1. Initialize n x K cluster membership
probability matrix U
2. Maximization step: calculate
K N-component mean vectors,
K NxN covariance matrices,
K mixture coefficients
3. Expectation step: recalcuate
U and normalize.
4. If U hasn't changed significantly,
stop, else go to 2.
Step 3 requires inversion of the cluster covariance matrices, which has to be done on the CPU. Apart from that, I still get into trouble every time I use gpuWhere (don't know why yet). So, since I have to check U for zeroes, I have to do its normalization on the CPU as well.

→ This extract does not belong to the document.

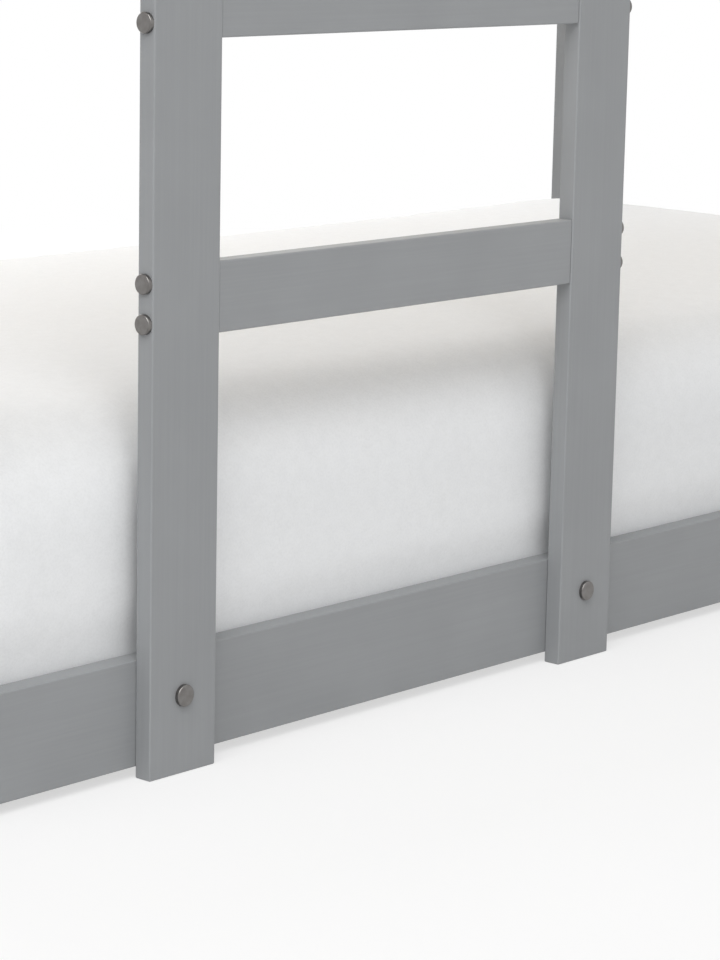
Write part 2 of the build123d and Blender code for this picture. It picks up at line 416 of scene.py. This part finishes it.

Here is my attempt at normalization on the GPU, which usually crashes IDL:
; normalize U
gpuMatrix_Multiply,U_gpu,onesKxK_gpu,den_gpu
gpuEq,den_gpu,fltarr(n,K),zeroes_gpu
gpuWhere,zeroes_gpu,ind_gpu,count
if count gt 0 then $
gpuSubscript,ind_gpu,den_gpu,$
fltarr(count)+1,/LHS
gpuDiv,U_gpu,den_gpu,U_gpu
gpuFree,[den_gpu,ind_gpu,zeroes_gpu]
Speedup (so far) on a 1000 x 1000 x 4 image clustered into 8 classes (i.e. n=1,000,000, N=4, K=8) is a factor of 2.8.